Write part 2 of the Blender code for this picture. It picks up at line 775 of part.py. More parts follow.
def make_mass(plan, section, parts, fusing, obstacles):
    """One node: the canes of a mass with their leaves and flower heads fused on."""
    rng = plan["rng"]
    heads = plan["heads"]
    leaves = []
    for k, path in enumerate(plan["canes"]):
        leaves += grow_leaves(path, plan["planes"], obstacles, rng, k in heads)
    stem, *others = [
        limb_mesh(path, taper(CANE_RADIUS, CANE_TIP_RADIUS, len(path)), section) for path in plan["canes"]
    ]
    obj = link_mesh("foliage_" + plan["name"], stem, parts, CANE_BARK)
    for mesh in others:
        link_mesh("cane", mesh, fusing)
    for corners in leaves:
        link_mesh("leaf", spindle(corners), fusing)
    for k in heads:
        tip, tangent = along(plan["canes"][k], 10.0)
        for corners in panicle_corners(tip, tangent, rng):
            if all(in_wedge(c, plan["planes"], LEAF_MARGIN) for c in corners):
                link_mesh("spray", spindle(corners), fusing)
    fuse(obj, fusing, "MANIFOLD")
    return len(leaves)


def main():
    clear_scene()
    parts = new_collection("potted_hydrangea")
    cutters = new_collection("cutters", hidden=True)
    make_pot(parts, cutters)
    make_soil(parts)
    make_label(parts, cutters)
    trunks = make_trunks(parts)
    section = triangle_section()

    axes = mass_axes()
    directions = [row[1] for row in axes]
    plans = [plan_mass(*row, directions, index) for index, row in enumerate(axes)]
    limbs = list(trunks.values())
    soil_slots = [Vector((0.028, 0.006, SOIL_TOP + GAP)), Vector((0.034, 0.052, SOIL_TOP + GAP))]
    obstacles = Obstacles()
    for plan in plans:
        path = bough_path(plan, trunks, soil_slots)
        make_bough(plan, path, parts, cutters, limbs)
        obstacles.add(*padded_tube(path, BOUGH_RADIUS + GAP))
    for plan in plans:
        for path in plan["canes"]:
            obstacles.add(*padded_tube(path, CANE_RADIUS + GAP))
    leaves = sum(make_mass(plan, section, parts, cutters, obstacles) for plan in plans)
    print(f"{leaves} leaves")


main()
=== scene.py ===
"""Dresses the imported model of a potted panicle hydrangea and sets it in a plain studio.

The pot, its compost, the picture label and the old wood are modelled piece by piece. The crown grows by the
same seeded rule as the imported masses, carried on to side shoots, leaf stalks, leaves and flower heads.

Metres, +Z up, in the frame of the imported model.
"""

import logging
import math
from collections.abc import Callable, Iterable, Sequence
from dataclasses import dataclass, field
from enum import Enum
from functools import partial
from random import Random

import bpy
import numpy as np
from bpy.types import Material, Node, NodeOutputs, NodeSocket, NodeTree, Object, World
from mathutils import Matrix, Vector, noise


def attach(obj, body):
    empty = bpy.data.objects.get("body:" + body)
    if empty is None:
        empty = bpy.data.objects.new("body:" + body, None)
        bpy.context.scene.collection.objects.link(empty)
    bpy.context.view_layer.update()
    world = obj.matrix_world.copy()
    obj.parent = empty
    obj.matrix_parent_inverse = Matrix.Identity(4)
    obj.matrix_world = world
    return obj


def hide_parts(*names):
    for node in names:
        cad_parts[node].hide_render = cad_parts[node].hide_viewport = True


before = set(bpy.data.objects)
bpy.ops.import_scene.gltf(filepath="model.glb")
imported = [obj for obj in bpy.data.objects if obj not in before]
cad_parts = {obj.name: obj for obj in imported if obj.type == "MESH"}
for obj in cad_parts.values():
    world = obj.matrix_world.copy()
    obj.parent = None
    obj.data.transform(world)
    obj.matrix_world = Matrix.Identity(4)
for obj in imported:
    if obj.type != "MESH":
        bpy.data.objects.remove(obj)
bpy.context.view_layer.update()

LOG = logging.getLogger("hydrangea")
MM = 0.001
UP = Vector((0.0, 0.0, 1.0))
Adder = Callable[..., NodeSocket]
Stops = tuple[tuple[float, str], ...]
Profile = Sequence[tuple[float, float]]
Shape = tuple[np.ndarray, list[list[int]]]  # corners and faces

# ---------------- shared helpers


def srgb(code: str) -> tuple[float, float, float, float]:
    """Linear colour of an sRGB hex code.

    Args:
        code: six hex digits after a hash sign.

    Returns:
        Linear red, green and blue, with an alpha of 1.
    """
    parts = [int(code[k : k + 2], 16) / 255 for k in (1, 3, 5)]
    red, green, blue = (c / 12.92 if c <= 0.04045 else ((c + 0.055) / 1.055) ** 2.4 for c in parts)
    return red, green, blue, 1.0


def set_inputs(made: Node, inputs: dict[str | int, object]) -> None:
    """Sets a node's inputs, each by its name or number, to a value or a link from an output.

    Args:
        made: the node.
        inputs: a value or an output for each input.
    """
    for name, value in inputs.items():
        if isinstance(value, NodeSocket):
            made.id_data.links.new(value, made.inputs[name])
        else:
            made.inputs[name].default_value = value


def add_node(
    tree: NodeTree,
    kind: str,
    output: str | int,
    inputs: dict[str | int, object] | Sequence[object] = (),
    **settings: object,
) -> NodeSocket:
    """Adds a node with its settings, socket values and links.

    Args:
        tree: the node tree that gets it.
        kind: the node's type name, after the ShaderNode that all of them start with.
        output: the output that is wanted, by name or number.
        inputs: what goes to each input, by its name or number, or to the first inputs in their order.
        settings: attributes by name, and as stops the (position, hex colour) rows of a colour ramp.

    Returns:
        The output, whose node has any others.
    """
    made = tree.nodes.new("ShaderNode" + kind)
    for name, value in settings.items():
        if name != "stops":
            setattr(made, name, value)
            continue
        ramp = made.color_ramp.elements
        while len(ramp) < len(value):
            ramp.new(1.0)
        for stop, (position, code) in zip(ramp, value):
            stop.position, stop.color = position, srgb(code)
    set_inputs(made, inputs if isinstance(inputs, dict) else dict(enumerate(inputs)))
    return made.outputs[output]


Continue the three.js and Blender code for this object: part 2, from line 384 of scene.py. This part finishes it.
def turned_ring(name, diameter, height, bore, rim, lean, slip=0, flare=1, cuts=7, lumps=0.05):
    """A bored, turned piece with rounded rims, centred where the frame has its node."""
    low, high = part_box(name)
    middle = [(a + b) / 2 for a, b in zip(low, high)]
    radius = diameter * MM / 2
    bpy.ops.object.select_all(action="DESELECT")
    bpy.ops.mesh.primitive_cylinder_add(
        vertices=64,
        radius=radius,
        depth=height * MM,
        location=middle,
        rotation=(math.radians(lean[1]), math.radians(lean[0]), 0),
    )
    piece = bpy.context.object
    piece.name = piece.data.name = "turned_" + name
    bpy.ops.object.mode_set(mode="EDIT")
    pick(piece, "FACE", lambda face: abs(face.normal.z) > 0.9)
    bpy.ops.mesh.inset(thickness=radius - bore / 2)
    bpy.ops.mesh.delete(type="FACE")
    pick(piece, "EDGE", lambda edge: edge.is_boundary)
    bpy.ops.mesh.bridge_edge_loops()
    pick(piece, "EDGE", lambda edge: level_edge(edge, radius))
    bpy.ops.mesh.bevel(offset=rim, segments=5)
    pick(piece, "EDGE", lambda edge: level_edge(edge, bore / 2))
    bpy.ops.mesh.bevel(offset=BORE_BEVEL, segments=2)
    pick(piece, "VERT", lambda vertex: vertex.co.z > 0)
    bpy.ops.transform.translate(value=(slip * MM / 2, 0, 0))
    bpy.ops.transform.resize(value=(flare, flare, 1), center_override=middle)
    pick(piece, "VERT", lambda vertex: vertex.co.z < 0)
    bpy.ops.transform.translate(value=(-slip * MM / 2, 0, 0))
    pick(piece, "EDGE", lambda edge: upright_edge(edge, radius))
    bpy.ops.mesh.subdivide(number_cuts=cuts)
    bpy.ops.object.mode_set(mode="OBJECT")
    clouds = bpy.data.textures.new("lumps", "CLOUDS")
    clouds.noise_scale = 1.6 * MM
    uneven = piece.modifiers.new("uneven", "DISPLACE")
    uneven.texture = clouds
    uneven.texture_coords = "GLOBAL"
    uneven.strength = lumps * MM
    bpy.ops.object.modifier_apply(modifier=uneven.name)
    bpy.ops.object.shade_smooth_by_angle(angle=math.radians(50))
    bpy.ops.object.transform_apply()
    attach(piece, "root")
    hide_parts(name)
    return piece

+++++

GOAL OF THE EXERCISE:
Print exactly the lines from the one containing "axes = mass_axes()" to the one containing "cad_parts[node].hide_render = cad_parts[node].hide_viewport", both included, and nothing else.

WRITTEN RESPONSE:
    axes = mass_axes()
    directions = [row[1] for row in axes]
    plans = [plan_mass(*row, directions, index) for index, row in enumerate(axes)]
    limbs = list(trunks.values())
    soil_slots = [Vector((0.028, 0.006, SOIL_TOP + GAP)), Vector((0.034, 0.052, SOIL_TOP + GAP))]
    obstacles = Obstacles()
    for plan in plans:
        path = bough_path(plan, trunks, soil_slots)
        make_bough(plan, path, parts, cutters, limbs)
        obstacles.add(*padded_tube(path, BOUGH_RADIUS + GAP))
    for plan in plans:
        for path in plan["canes"]:
            obstacles.add(*padded_tube(path, CANE_RADIUS + GAP))
    leaves = sum(make_mass(plan, section, parts, cutters, obstacles) for plan in plans)
    print(f"{leaves} leaves")


main()
=== scene.py ===
"""Dresses the imported model of a potted panicle hydrangea and sets it in a plain studio.

The pot, its compost, the picture label and the old wood are modelled piece by piece. The crown grows by the
same seeded rule as the imported masses, carried on to side shoots, leaf stalks, leaves and flower heads.

Metres, +Z up, in the frame of the imported model.
"""

import logging
import math
from collections.abc import Callable, Iterable, Sequence
from dataclasses import dataclass, field
from enum import Enum
from functools import partial
from random import Random

import bpy
import numpy as np
from bpy.types import Material, Node, NodeOutputs, NodeSocket, NodeTree, Object, World
from mathutils import Matrix, Vector, noise


def attach(obj, body):
    empty = bpy.data.objects.get("body:" + body)
    if empty is None:
        empty = bpy.data.objects.new("body:" + body, None)
        bpy.context.scene.collection.objects.link(empty)
    bpy.context.view_layer.update()
    world = obj.matrix_world.copy()
    obj.parent = empty
    obj.matrix_parent_inverse = Matrix.Identity(4)
    obj.matrix_world = world
    return obj


def hide_parts(*names):
    for node in names:
        cad_parts[node].hide_render = cad_parts[node].hide_viewport = True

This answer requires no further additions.